### What you are asked to do
Reproduce precisely the lines between the start of the data below and the line with "from FreeCAD import", both included.

### Data provided

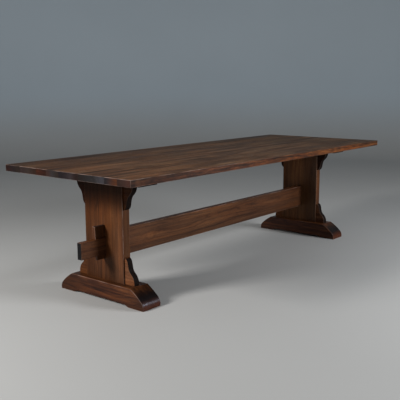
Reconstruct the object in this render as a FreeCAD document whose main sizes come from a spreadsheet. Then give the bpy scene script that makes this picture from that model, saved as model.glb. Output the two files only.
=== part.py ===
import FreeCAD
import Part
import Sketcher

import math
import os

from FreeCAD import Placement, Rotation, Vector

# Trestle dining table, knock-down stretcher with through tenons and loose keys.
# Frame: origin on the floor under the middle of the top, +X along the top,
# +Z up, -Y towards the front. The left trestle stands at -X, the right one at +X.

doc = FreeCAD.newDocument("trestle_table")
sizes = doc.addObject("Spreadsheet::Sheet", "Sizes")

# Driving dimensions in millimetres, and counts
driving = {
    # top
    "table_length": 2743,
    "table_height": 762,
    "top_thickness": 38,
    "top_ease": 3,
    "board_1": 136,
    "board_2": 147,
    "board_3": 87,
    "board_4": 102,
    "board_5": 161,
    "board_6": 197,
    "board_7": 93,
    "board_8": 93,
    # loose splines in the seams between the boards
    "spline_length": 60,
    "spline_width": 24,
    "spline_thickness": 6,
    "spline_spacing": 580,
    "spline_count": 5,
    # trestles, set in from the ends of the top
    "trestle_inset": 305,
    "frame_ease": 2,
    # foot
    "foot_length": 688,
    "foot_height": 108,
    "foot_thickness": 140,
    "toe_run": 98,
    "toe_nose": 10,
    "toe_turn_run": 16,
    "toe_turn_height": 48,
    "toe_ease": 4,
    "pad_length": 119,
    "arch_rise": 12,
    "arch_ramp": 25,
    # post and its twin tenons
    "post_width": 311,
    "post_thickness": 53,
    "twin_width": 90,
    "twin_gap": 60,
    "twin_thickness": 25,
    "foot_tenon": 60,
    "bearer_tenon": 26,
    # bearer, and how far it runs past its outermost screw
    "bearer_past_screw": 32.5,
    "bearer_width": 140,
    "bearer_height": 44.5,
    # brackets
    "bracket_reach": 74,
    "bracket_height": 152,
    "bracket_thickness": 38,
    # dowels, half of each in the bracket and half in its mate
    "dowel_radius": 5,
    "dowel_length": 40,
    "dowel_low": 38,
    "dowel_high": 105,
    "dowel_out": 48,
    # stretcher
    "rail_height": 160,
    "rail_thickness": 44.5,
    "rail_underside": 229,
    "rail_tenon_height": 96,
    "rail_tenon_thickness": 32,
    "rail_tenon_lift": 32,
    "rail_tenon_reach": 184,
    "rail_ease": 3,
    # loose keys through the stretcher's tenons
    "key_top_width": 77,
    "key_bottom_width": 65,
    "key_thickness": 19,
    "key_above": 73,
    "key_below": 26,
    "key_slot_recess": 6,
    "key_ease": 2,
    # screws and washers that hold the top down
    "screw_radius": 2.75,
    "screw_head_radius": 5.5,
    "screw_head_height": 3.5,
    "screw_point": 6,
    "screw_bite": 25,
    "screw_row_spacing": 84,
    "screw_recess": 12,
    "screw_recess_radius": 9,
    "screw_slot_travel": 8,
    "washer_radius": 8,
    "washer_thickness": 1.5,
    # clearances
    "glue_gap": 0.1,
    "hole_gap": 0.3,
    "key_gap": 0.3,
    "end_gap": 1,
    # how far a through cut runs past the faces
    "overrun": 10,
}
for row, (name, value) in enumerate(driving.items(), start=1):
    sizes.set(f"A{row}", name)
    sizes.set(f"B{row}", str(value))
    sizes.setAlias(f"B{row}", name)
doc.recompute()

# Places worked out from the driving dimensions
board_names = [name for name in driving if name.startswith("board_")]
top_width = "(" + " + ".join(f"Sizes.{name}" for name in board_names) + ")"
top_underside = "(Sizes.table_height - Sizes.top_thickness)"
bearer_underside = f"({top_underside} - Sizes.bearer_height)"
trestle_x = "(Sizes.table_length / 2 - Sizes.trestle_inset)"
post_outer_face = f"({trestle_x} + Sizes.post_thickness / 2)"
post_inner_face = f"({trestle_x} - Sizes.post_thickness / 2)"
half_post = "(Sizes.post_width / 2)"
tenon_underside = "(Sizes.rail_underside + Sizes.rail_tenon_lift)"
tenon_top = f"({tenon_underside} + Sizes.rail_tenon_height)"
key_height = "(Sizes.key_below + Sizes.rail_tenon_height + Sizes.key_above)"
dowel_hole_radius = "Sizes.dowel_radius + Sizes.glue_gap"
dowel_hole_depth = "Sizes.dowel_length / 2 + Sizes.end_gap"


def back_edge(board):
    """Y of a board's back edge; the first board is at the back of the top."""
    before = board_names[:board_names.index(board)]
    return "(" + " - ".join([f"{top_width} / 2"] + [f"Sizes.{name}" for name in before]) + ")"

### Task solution
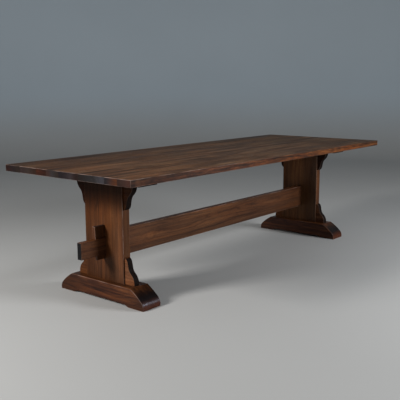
Reconstruct the object in this render as a FreeCAD document whose main sizes come from a spreadsheet. Then give the bpy scene script that makes this picture from that model, saved as model.glb. Output the two files only.
=== part.py ===
import FreeCAD
import Part
import Sketcher

import math
import os

from FreeCAD import Placement, Rotation, Vector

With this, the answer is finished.